The historian has only one problem with this new/old concept: it is quite recognizable. In 1917 and in February 1991 the country stood at a fork in the road, just as it does today. And in those times, the question on the agenda was the “very survival of the great state,” too. In 1917 it was the survival of the 300-year-old Romanov empire. In 1991 it was the survival of the Soviet empire. In both cases there was hardly a shortage of expert economic and political programs. Still, in both cases the country’s history somehow went in a completely different direction, leaving the aforementioned programs far by the wayside or distorting them beyond recognition.
Is it possible that the programs themselves were not faulty, but that their authors and their authors’ ideas were? Is it possible that the wrong “historical framework” is to blame for the devaluation and distortion of the experts’ seemingly flawless programs?

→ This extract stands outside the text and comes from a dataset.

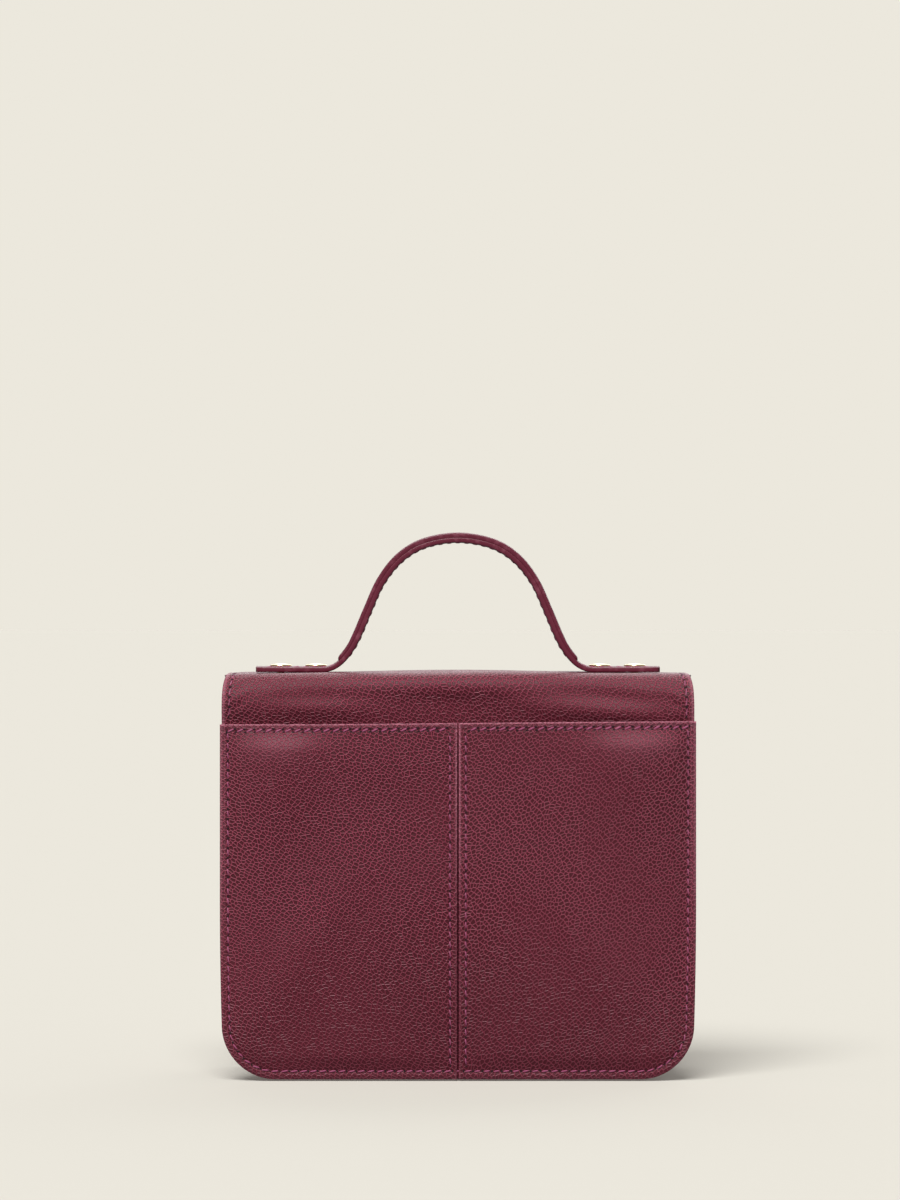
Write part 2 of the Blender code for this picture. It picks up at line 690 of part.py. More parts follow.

This is just a hypothesis, of course. It needs to be proved. And there’s no other way to do it than to address the histories that led to both of those forks in the road.
So let the reader of this column not be surprised that we begin not with the economy, but with history. Eventually, the goal is to find a correct system upon which to base an economic program capable of reversing the “degradation of the great state.”
Yes, the historical decorations for each of these dramatic attempts to westernize Russia were completely different, the situations varied a great deal, and the players were never alike. Still, both attempts failed in the same way. Why?
Since we don’t know yet know the answer, it makes sense to thoroughly analyze both of the twentieth century’s previous forks in the road and to try to find a common foundation that predetermined the failure of both attempts.